This time ’around, the titles released by IFC Films are a bit, well, scary. Last days on earth, you might say, for a whole slew of people.
You’ve been warned.
Abel Ferrara, one of American independent cinema’s most distinctive artists, ventures into daring new territory in a story of people facing nothing less than the end of the world in 4:44 Last Day on Earth, starring Willem Dafoe and Shanyn Leigh.
Tomorrow at 4:44 a.m., the world is going to come to an end, brought about by the destruction of the ozone layer. As panic hits the Earth’s population, two lovers–actor and recovering drug addict Cisco and artist Skye seclude themselves in their Manhattan apartment to spend their last hours of existence together. Accepting their doomed fate, Cisco and Skye call their loved ones to say goodbye, they make love, they order Chinese takeout–and discover more about themselves and each other in a few short hours than most people do in an entire lifetime.
A man wakes up trapped in a coffin-like box and with no knowledge of how he got there. Or why. But the horrible truth of his predicament soon becomes clear, and he must fight a ticking clock to escape and complete an impossible mission in Brake. When Secret Service Jeremy Reins (Stephen Dorff) wakes up in a cramped space with the only light coming from the digital numbers ticking away above his head, he knows he’s in trouble. Confused and disoriented with no one answering his cries for help, he suddenly hears an engine rev and his predicament becomes clear: He’s trapped in the trunk of a moving car. As his captors reveal themselves and their motives, Jeremy realizes he won’t be set free until he gives up the whereabouts of a secret location where the U.S. President is taken in the event of a terrorist attack. With time running out and his options limited, Jeremy must use every ounce of his strength and intelligence to make it out of this ordeal alive and prevent a national catastrophe.
At a company Christmas Party, insecure investment banker David (Brian Geraghty) asks co-worker Emily (Alice Eve) if she’d like a ride home. The beautiful Emily, who has been David’s secret crush, agrees–but David’s pushy friend Corey (Josh Peck) horns in and winds up joining the other two as they leave. When Corey asks them to make a late-night stop at a free-standing, glass-enclosed ATM in a dimly lit parking lot, what had been a romantically promising night for David turns into an absolute nightmare in ATM.
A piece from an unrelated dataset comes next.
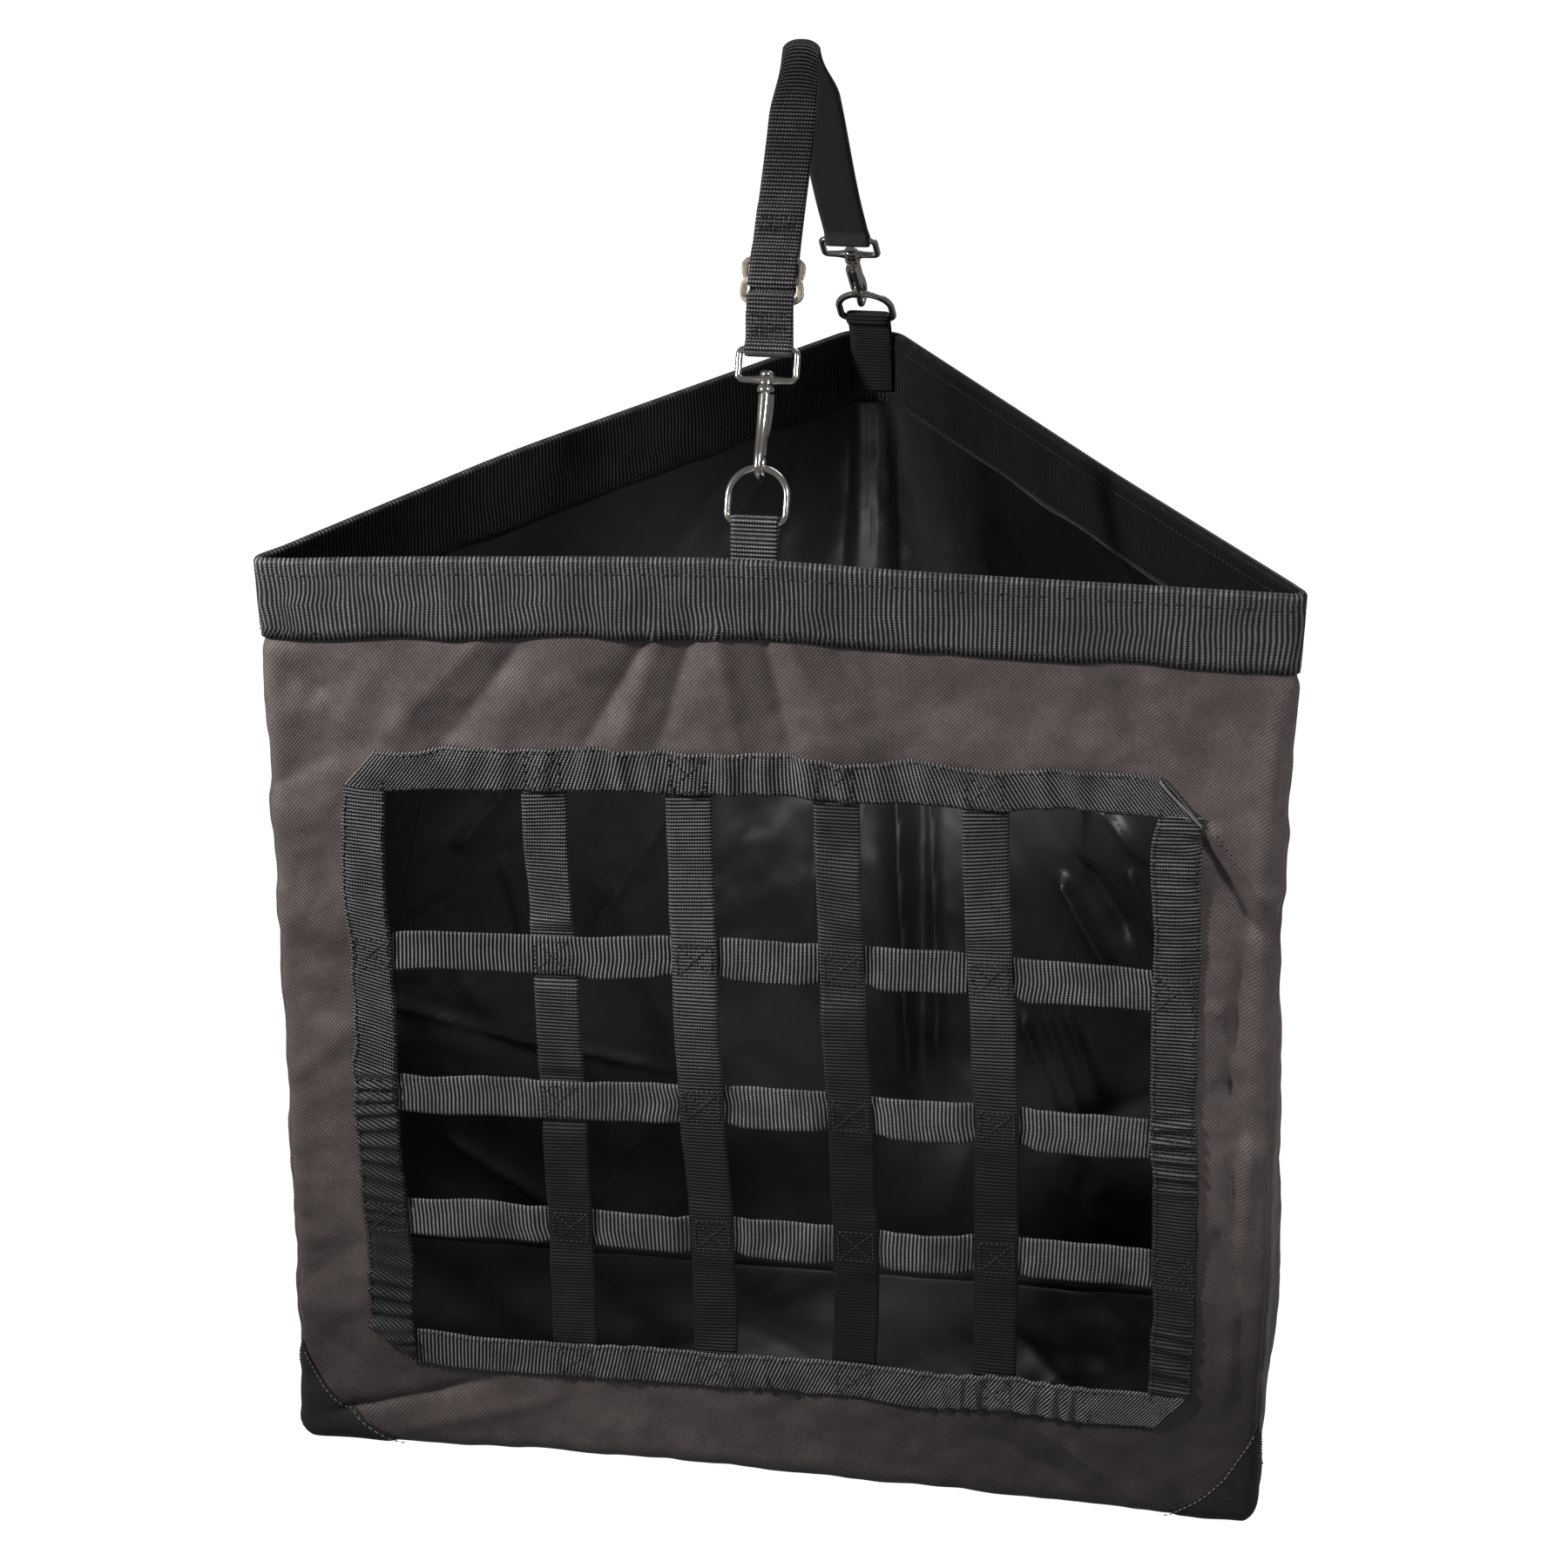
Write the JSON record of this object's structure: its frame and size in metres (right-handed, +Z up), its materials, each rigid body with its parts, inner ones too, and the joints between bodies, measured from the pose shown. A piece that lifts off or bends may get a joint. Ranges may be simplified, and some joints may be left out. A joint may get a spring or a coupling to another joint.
{
  "type": "hay net",
  "caption": "Top-load fabric hay bag with a sewn webbing feeding grid in its front, hung by a webbing strap with swivel bolt snaps hooked to D-rings.",
  "frame": {"origin": "the point on the underside of the strap's top bend where the hook that holds the bag bears", "axes": "+Z up, -Y out of the front of the bag, +X to the right seen from the front"},
  "size_m": [0.5736, 0.3863, 0.8539],
  "materials": {
    "oxford_fabric": "heavy twill-woven polyester, matte outside with a soft sheen, glossy black waterproof coating inside",
    "black_webbing": "ribbed black polypropylene webbing with a slight grey highlight on each rib",
    "strap_webbing": "ribbed black webbing on its face, smooth black on its reverse",
    "nickel_plate": "bright nickel-plated cast and bent metal",
    "stamped_steel": "dull nickel-plated stamping with a warm cast"
  },
  "bodies": {
    "root": {"adjuster_slide": "stamped_steel", "back_panel": "oxford_fabric", "back_ring_tab": "black_webbing", "bottom_panel": "oxford_fabric", "frame_bottom": "black_webbing", "frame_left": "black_webbing", "frame_right": "black_webbing", "frame_top": "black_webbing", "front_panel": "oxford_fabric", "front_ring_tab": "black_webbing", "grid_horizontal_1": "black_webbing", "grid_horizontal_2": "black_webbing", "grid_horizontal_3": "black_webbing", "grid_vertical_1": "black_webbing", "grid_vertical_2": "black_webbing", "grid_vertical_3": "black_webbing", "grid_vertical_4": "black_webbing", "gusset_left": "oxford_fabric", "gusset_right": "oxford_fabric", "hanging_strap": "strap_webbing", "mouth_binding": "black_webbing", "patch_front_left": "black_webbing", "patch_front_right": "black_webbing"},
    "front_ring": {"front_ring": "nickel_plate"},
    "front_snap_eye": {"front_snap_eye": "nickel_plate"},
    "front_snap_hook": {"front_snap_hook": "nickel_plate"},
    "front_snap_bolt": {"front_snap_bolt": "nickel_plate"},
    "back_ring": {"back_ring": "nickel_plate"},
    "back_snap_eye": {"back_snap_eye": "nickel_plate"},
    "back_snap_hook": {"back_snap_hook": "nickel_plate"},
    "back_snap_bolt": {"back_snap_bolt": "nickel_plate"}
  },
  "joints": [
    {"name": "front_snap_tilt", "type": "hinge", "parent": "root", "child": "front_snap_eye", "pos_m": [0, -0.07376, -0.15069], "axis": [1, 0, 0], "range_deg": [-5.4, 5.4]},
    {"name": "front_ring_tilt", "type": "hinge", "parent": "root", "child": "front_ring", "pos_m": [0, -0.11125, -0.23525], "axis": [1, 0, 0], "range_deg": [-12, 12]},
    {"name": "front_snap_swivel", "type": "hinge", "parent": "front_snap_eye", "child": "front_snap_hook", "pos_m": [0, -0.08044, -0.16578], "axis": [0, 0.4053, 0.9142], "range_deg": [-35, 35]},
    {"name": "front_snap_bolt_slide", "type": "slide", "parent": "front_snap_hook", "child": "front_snap_bolt", "axis": [0, 0.4053, 0.9142], "range_m": [0, 0.007], "stiffness_N_per_m": 120, "springref_m": -0.003},
    {"name": "back_snap_tilt", "type": "hinge", "parent": "root", "child": "back_snap_eye", "pos_m": [0, 0.16404, -0.13959], "axis": [1, 0, 0], "range_deg": [-5.4, 5.4]},
    {"name": "back_ring_tilt", "type": "hinge", "parent": "root", "child": "back_ring", "pos_m": [0, 0.23359, -0.20058], "axis": [1, 0, 0], "range_deg": [-12, 12]},
    {"name": "back_snap_swivel", "type": "hinge", "parent": "back_snap_eye", "child": "back_snap_hook", "pos_m": [0, 0.17645, -0.15047], "axis": [0, -0.7518, 0.6594], "range_deg": [-35, 35]},
    {"name": "back_snap_bolt_slide", "type": "slide", "parent": "back_snap_hook", "child": "back_snap_bolt", "axis": [0, -0.7518, 0.6594], "range_m": [0, 0.007], "stiffness_N_per_m": 120, "springref_m": -0.003}
  ],
  "couplings": [
    {"joint": "front_ring_tilt", "follows": "front_snap_tilt", "ratio": -2.1897},
    {"joint": "back_ring_tilt", "follows": "back_snap_tilt", "ratio": -2.1897}
  ]
}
The trio’s routine transaction turns into a bloody battle for survival when a mysterious man in a hoodie and mask appears outside the ATM’s vestibule. They aren’t sure if he’s just waiting to use the machine, but when the menacing stranger suddenly and brutally kills an innocent passerby, the three realize they are trapped. With the wintry temperature dropping below zero and the morning sunrise still hours away, they have no choice but to play the man’s deadly game of cat-and-mouse if they want to live through the night.
Chronicling the triumphs and downfalls of cult rock legend Bobby Liebling, Last Days Here is a powerful documentary about an underground icon who finds himself at the crossroads of life and death.
For decades Liebling churned out genre-defining hard rock as the lead singer of the doom metal band Pentagram. But various acts of self-destruction, multiple band breakups and botched record deals condemned his music to obscurity. Creatively frozen for years and living in his parents’ basement, Bobby is finally discovered by the heavy metal underground, and with the help of Sean “Pellet” Pelletier, his friend and manager, he struggles to overcome his demons. Directors Don Argott and Demian Fenton offer a candid look at this madly talented artist, whose unexpected journey made him a prodigious diamond in the music business rough. It’s a moving real-life drama that, like New York Doll, the story of Arthur “Killer” Kane, reveals the power of music and the artistic impulse to redeem lives that had been seemingly lost.